Letter: Let’s engage in a discussion about an appropriate immigration policy
–I’m Michael Rivera. I’m an American citizen. When it comes to how much to value my political opinion, that’s all you need to know about me. If you want to call me Latino or Hispanic, go ahead, I’m ok with that. I call myself American. I suppose I’m a minority, but everyone is a minority of some sort. I am not a Person of Color. I don’t know what that means, and I think it’s a term that divides us instead of bringing us together. There is way too much “Us vs. Them,” too much identity apartheid, in today’s political rhetoric.
I did one of those DNA tests, and my ethnicity estimate is 37% from Spain and 23% from Indigenous Americas for starters. Then there’s the 17% from Ireland and Scotland, 6% Basque, 5% from France, and 3% European Jewish. Finish (no, not Finnish) it off with a smattering of 1% traces, including Northern Africa, Mali, Andes, and Middle East.
Now I know that these tests are not definitive. They measure the appearance of genetic markers in current populations in various places and make assumptions that those markers have been there for a few centuries. My Native American ancestors were here for thousands of years, but before that their ancestors were living in Asia, so it’s interesting, but maybe it doesn’t matter.
And that’s my point—it doesn’t matter. I don’t want any additional rights because my formerly European family has been here since the 1600s or because my Native American family has been here long before that. I don’t expect more privileges or fewer privileges because of my ethnic pedigree or melanin content. As an American citizen, I’m entitled to one vote, just as is the American citizen who was naturalized yesterday. I want my one vote, and I don’t want anyone else to have more than one vote.
America is always a work in progress, but it’s a wonderful country, and that’s why so many people want to come here. I don’t blame people for wanting to come here, but the rule of law is one of the reasons this is a great nation, and if we don’t control our borders, we have no rule of law and, eventually, will have no country. I think my Mexican cousins and my Irish cousins both have to play by the rules. Since many immigrants come from Latin America and Asia, and since most illegal immigrants come from south of the border, anyone who thinks we should enforce our laws against illegal immigration or reduce legal immigration is called a racist. Why? Because it’s easier to dismiss someone with an epithet than it is to engage in a discussion about an appropriate immigration policy.
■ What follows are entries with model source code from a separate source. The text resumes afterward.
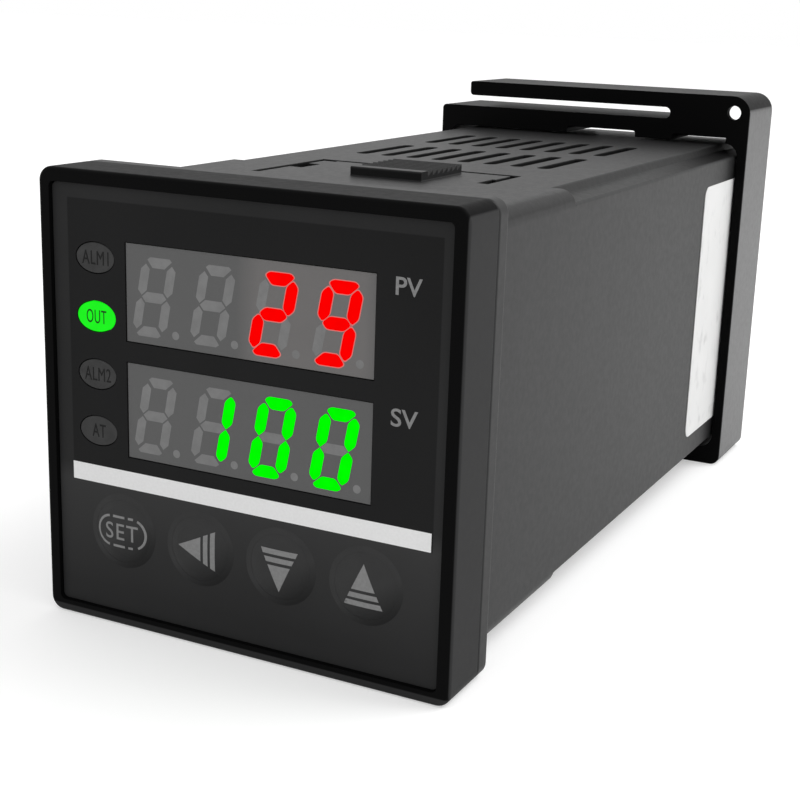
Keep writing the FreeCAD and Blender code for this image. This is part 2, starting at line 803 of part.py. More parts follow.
def make_side_board(side):
    half = side_board_height / 2
    corners = rectangle((side_board_front_y + side_board_rear_y) / 2, 0,
                        side_board_rear_y - side_board_front_y, 2 * half, 0.8)
    left, right = sorted((side * side_board_inner, side * side_board_outer))
    return prism(corners, "x", left, right)


def make_board_headers():
    headers = []
    for side in (-1, 1):
        headers.append(side_box(side, side_board_inner - header_thick, side_board_inner,
                                board_back_y, board_back_y + header_length,
                                -header_height / 2, header_height / 2))
    return group(headers)


def make_transformer_core():
    """Stack of E-shaped sheets: two windows leave a middle leg."""
    x0 = -side_board_inner
    z1 = core_low_z + core_height
    y1 = core_front + core_length
    body = box(x0, x0 + core_depth, core_front, y1, core_low_z, z1)
    window = (core_length - 3 * core_leg) / 2
    cutters = []
    for i in range(2):
        y = core_front + core_leg + i * (window + core_leg)
        cutters.append(box(x0 - 1, x0 + core_depth + 1, y, y + window,
                           core_low_z + core_leg / 2, z1 - core_leg / 2))
    return body.cut(cutters)


def make_transformer_coil():
    """Winding on the middle leg."""
    x0 = -side_board_inner
    window = (core_length - 3 * core_leg) / 2
    y0 = core_front + core_leg
    y1 = y0 + 2 * window + core_leg
    z0 = core_low_z + core_leg / 2 + trim_gap
    z1 = core_low_z + core_height - core_leg / 2 - trim_gap
    outer = prism(rectangle((y0 + y1) / 2, (z0 + z1) / 2, y1 - y0 - 2 * trim_gap, z1 - z0, 0), "x",
                  x0, x0 + core_depth + coil_overhang)
    leg = box(x0 - 1, x0 + core_depth, y0 + window, y0 + window + core_leg, z0 - 1, z1 + 1)
    return outer.cut(leg)


def make_output_relay():
    x1 = side_board_inner
    corners = rectangle(relay_front + relay_length / 2, relay_low_z + relay_height / 2, relay_length,
                        relay_height, 0.8)
    return prism(corners, "x", x1 - relay_depth, x1)


def make_main_capacitor():
    x = side_board_inner - capacitor_radius
    z = side_board_low_z + capacitor_rise
    can = rod_y(-x, z, capacitor_radius, capacitor_front, capacitor_front + capacitor_length)
    waist = capacitor_front + capacitor_waist
    waist_end = waist + capacitor_groove
    groove = rod_y(-x, z, capacitor_radius + 1, waist, waist_end)
    groove = groove.cut(rod_y(-x, z, capacitor_radius - capacitor_groove_depth, waist - 1, waist_end + 1))
    return can.cut(groove)


def make_small_capacitors():
    cans = []
    z = side_board_low_z + small_capacitor_rise
    for i in range(2):
        y = small_capacitor_y + i * small_capacitor_pitch
        cans.append(Part.makeCylinder(small_capacitor_radius, small_capacitor_length,
                                      Vector(side_board_inner, y, z), Vector(-1, 0, 0)))
    return group(cans)


def make_processor_chip():
    corners = rectangle(chip_y, chip_z, chip_size, chip_size, 0)
    return prism(corners, "x", side_board_inner - chip_thick, side_board_inner)


def make_fuse():
    x = -side_board_inner + fuse_radius
    return rod_y(x, fuse_z, fuse_radius, fuse_y, fuse_y + fuse_length)


def make_trimmer():
    x = side_board_inner
    corners = rectangle(trimmer_y, trimmer_z, trimmer_size, trimmer_size, 0.4)
    body = prism(corners, "x", x - trimmer_thick, x)
    rotor_x = x - trimmer_thick - trimmer_rotor
    rotor = Part.makeCylinder(trimmer_rotor_radius, trimmer_rotor, Vector(rotor_x, trimmer_y, trimmer_z),
                              Vector(1, 0, 0))
    slot = box(rotor_x - 1, rotor_x + trimmer_slot_depth, trimmer_y - trimmer_rotor / 2,
               trimmer_y + trimmer_rotor / 2, trimmer_z - trimmer_size, trimmer_z + trimmer_size)
    return joined([body, rotor]).cut(slot)


def make_board_brace():
    """Low trough between the side boards, with a sloping post against each."""
    end = side_board_inner
    post = end - brace_post
    foot = post - brace_slope
    top = brace_low_z + brace_height
    floor = brace_low_z + brace_floor
    corners = [(-end, brace_low_z, 0), (end, brace_low_z, 0), (end, top, 0), (post, top, 0),
               (foot, floor, brace_slope / 2), (-foot, floor, brace_slope / 2), (-post, top, 0),
               (-end, top, 0)]
    return prism(corners, "y", brace_start, brace_start + brace_length)


# ---- all pieces -------------------------------------------------------------------------------------
nodes = {}
nodes["case_shell"] = make_case_shell()
nodes["terminal_block"] = make_terminal_block()
nodes["terminal_contacts"] = make_terminal_contacts()
nodes["clamp_washers"] = make_clamp_washers()
nodes["terminal_screws"] = make_terminal_screws()
nodes["side_label"] = make_side_label()
nodes["mounting_frame"] = make_mounting_frame()
nodes["bezel"] = make_bezel()
nodes["front_film"] = make_front_film()
nodes["upper_display"], nodes["upper_lit_segments"], nodes["upper_unlit_segments"] = display_pieces(
    upper_window_z, "  29")
nodes["lower_display"], nodes["lower_lit_segments"], nodes["lower_unlit_segments"] = display_pieces(
    lower_window_z, " 100")
for lamp_name, lamp_z in zip(lamp_names, lamp_zs):
    nodes["lamp_" + lamp_name] = make_lamp(lamp_z)
nodes["indicator_leds"] = make_indicator_leds()
for key_name, key_x in zip(key_names, key_xs):
    nodes["key_" + key_name] = make_key(key_x)
    nodes["plunger_" + key_name] = make_plunger(key_x)
nodes["tact_switches"] = make_tact_switches()
nodes["display_board"] = make_display_board()
nodes["board_screws"] = make_board_screws()
nodes["power_board"] = make_side_board(-1)
nodes["control_board"] = make_side_board(1)
nodes["board_headers"] = make_board_headers()
nodes["transformer_core"] = make_transformer_core()
nodes["transformer_coil"] = make_transformer_coil()
nodes["output_relay"] = make_output_relay()
nodes["main_capacitor"] = make_main_capacitor()
nodes["small_capacitors"] = make_small_capacitors()
nodes["processor_chip"] = make_processor_chip()
nodes["fuse"] = make_fuse()
nodes["trimmer"] = make_trimmer()
nodes["board_brace"] = make_board_brace()

os.makedirs("parts", exist_ok=True)
for name, shape in nodes.items():
    if not shape.isValid():
        raise ValueError(name + " is not a valid shape")
    shape.exportStep("parts/" + name + ".step")
    print(name, len(shape.Solids), "solids", round(shape.Volume, 2), "mm3")
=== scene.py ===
import json
import math

import bmesh
import bpy
from mathutils import Matrix, Vector
from mathutils.bvhtree import BVHTree


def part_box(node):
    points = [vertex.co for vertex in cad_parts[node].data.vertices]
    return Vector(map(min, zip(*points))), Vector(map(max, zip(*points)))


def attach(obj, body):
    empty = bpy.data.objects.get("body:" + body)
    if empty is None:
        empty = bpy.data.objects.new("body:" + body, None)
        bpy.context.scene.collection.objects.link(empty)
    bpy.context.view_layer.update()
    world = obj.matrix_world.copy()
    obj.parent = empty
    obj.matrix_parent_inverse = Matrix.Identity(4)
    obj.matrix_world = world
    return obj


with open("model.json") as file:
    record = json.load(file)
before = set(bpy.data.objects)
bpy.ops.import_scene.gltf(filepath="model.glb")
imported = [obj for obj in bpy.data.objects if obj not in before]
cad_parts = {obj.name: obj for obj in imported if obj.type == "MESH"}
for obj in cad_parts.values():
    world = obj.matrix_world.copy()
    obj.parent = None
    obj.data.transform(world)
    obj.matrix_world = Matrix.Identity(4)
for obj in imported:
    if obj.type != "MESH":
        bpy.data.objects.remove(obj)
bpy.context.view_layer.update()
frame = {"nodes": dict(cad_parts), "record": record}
nodes = frame["nodes"]
mm = 0.001
link = bpy.context.scene.collection.objects.link

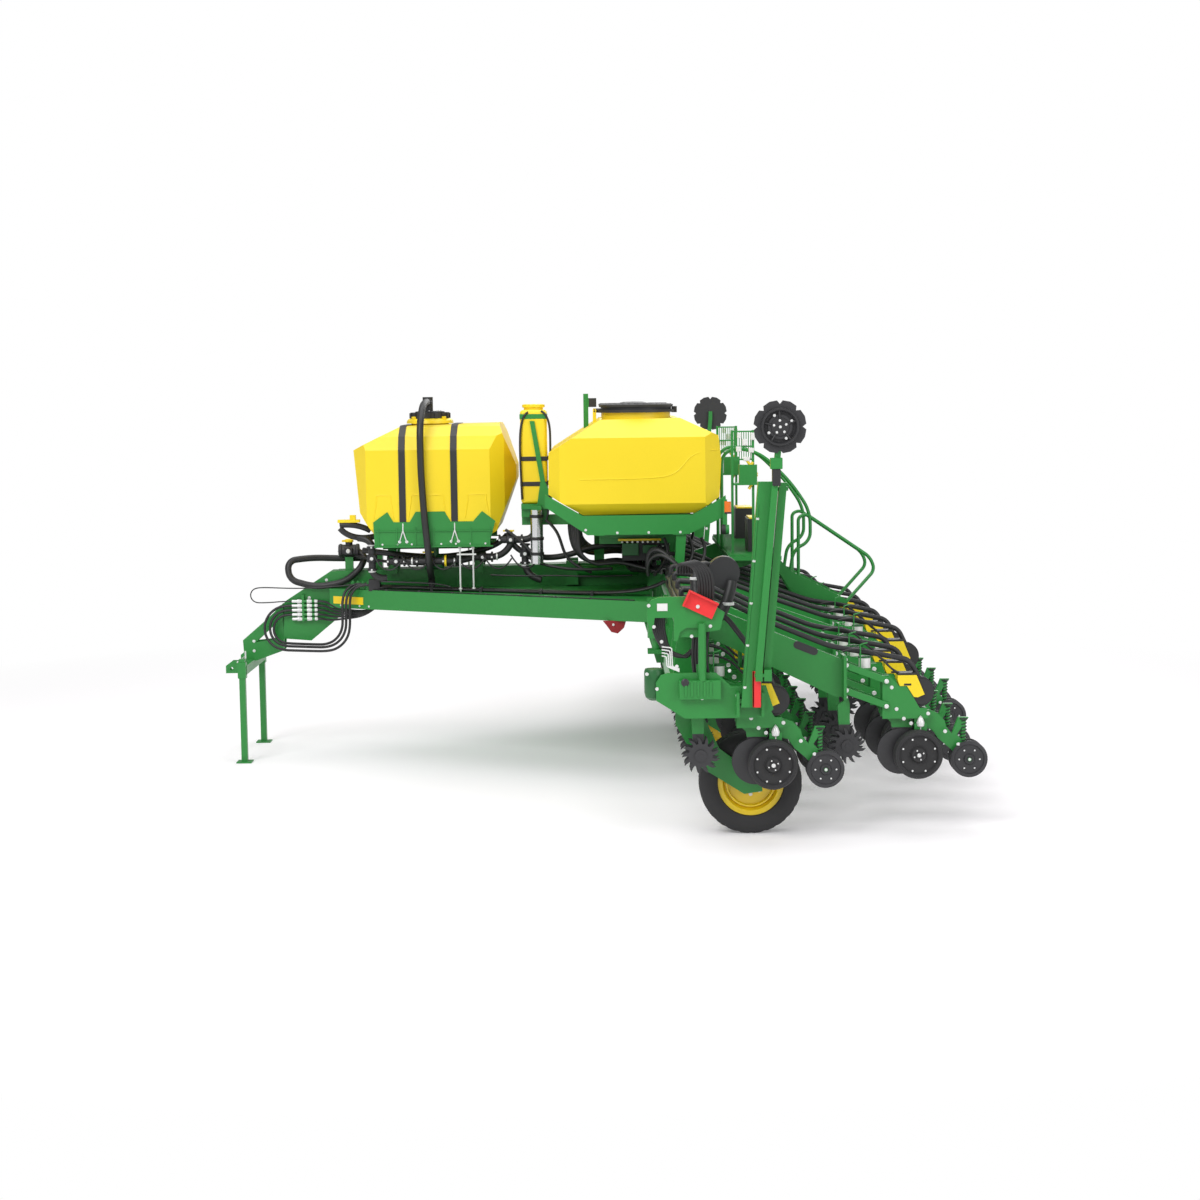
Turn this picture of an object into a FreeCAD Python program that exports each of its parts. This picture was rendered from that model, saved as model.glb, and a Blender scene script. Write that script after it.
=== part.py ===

We should be proud that we have built a country so attractive to others across the world. But there are almost 8 billion people on the planet, and they can’t all live in the U.S. We have an obligation to look after our neighbors and fellow citizens first.
I think we can do a better job of that, and protecting our environment, and rebuilding our infrastructure, if we reduce immigration. So you can call me a racist for that, too, although it turns out that a couple of national commissions have studied the issue and agreed with me.
E pluribus unum—“Out of many, one.” It’s a motto that has built this nation. You can agree or disagree with me on a proper immigration policy, but we can discuss our differences without the ugly name-calling that is so common to these debates. Call me politically incorrect for supporting immigration cuts. I’m ok with that. Look at my DNA results again. I’m the United Nations of political incorrectness, and proud to be an American.
Michael Rivera is on the Board of Directors of Californians for Population Stabilization, a nonpartisan, nonprofit organization. The comments are his own. He lives in Paso Robles.